• Given instruction: Give the number of lines below that contain the word "shown", and nothing else.

• Recorded data:
++++

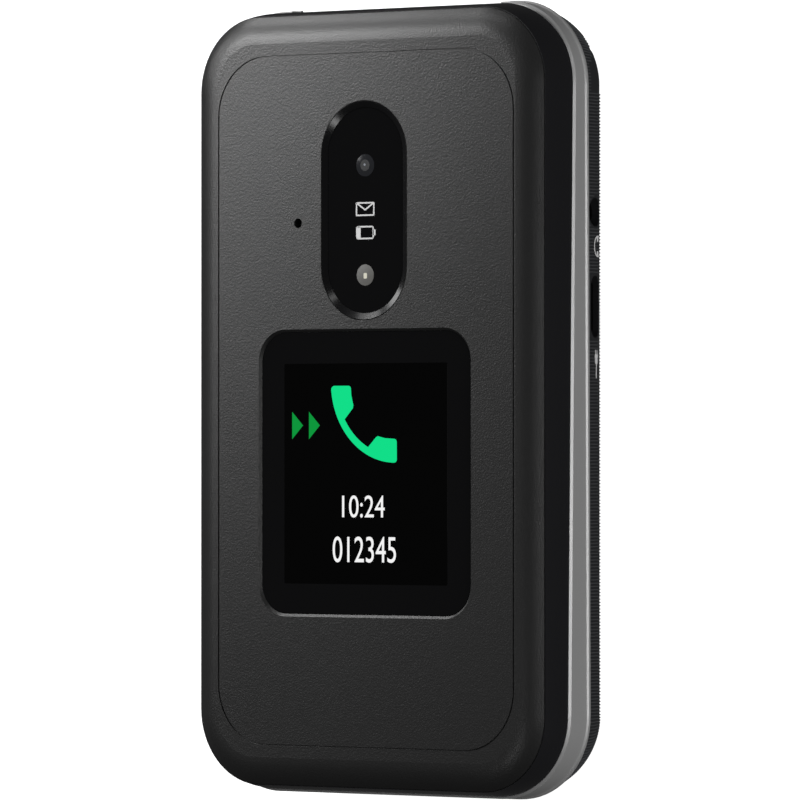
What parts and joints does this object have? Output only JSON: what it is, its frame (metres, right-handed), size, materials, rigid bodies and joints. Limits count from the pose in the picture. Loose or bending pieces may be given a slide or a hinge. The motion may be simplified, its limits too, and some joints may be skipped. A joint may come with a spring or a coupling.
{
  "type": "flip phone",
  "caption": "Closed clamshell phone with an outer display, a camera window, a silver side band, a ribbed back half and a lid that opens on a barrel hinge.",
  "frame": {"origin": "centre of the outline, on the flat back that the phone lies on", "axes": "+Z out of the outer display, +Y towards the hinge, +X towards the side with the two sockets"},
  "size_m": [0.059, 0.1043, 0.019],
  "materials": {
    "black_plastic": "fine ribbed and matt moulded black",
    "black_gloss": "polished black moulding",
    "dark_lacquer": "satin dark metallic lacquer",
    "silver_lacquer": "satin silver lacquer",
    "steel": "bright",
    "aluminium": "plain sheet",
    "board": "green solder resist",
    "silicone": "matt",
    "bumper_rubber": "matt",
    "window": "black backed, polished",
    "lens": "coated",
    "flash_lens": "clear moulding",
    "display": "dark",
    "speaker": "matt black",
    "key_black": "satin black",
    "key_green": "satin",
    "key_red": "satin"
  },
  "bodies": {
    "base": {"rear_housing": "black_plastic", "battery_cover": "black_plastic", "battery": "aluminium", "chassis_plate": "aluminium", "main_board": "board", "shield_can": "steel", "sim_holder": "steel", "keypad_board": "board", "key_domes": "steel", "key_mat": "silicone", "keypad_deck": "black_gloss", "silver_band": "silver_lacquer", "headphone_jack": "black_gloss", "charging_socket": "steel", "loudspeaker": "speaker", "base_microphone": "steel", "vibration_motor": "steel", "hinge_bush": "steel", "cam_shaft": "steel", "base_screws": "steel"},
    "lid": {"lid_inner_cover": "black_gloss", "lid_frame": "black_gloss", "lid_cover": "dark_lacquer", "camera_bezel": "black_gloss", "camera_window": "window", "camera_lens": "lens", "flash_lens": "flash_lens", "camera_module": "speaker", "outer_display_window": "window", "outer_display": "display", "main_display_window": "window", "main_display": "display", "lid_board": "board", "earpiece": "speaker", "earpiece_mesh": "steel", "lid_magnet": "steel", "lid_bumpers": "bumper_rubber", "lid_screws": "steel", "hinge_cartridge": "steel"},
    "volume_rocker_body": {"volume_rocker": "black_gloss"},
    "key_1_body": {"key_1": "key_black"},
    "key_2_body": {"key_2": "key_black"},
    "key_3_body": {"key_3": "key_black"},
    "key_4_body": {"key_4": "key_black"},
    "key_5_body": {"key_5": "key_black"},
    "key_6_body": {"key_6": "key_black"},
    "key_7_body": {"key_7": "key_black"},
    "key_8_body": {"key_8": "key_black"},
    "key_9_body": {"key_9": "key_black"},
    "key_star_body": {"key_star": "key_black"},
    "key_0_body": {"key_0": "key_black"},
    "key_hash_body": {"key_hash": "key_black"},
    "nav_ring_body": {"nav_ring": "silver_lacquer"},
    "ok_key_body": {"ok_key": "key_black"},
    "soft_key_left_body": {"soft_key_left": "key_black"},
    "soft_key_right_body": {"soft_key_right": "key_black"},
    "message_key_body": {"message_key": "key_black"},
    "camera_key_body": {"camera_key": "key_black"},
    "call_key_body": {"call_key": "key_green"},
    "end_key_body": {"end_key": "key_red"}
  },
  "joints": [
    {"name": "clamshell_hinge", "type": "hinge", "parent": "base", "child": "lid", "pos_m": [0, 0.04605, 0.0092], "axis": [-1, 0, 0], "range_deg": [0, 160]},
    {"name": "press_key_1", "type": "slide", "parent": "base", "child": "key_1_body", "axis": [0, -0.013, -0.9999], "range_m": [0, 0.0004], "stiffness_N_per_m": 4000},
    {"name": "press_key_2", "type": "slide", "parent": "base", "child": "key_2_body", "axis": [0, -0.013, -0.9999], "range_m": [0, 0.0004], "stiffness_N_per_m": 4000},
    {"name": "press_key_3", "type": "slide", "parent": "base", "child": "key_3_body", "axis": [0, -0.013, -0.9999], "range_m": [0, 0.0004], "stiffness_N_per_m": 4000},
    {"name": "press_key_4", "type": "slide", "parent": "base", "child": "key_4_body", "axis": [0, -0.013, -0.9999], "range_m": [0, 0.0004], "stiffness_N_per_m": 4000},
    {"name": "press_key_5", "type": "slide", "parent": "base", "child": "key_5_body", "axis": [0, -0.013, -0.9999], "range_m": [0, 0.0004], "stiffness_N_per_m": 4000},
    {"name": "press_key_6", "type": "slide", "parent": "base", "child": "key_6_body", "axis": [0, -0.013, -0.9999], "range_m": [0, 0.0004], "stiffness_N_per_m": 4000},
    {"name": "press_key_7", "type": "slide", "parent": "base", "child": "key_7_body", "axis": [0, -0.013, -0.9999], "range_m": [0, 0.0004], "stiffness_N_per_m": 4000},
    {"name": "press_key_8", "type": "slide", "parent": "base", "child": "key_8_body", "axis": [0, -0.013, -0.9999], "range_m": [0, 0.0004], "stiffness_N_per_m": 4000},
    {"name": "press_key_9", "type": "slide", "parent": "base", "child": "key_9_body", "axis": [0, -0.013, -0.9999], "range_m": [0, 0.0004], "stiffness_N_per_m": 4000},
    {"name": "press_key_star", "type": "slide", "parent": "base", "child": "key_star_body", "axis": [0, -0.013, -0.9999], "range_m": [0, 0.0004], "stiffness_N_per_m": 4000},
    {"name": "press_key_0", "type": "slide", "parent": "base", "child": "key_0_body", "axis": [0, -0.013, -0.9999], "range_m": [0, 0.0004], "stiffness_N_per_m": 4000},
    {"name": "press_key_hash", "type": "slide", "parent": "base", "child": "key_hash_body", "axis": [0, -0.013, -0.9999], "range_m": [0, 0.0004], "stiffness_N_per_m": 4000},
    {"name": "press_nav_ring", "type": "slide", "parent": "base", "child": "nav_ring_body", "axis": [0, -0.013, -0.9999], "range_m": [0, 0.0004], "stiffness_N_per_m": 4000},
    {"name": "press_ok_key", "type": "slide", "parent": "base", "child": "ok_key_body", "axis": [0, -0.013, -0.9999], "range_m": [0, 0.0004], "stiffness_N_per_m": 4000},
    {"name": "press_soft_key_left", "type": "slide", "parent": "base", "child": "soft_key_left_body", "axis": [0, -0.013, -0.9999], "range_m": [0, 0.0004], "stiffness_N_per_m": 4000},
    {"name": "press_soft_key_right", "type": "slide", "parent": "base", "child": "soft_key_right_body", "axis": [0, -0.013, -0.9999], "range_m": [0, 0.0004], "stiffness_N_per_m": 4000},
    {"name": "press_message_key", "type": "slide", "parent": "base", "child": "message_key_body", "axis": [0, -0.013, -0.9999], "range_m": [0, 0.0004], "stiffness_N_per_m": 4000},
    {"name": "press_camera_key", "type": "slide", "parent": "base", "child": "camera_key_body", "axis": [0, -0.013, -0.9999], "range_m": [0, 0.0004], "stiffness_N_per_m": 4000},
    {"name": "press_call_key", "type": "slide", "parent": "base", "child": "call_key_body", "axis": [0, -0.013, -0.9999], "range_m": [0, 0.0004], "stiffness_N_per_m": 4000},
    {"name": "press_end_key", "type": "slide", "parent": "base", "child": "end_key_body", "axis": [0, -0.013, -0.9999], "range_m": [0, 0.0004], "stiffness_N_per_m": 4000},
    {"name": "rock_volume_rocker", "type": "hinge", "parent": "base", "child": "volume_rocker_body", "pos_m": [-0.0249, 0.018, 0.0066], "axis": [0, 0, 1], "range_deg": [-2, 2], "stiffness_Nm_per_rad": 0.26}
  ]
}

++++

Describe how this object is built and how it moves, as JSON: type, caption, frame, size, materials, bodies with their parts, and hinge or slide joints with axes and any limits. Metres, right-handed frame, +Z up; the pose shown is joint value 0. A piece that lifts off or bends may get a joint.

++++

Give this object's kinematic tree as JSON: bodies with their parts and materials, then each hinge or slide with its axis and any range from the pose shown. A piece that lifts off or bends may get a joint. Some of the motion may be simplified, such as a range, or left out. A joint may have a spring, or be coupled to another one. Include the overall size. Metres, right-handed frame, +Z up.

++++

• Response: 2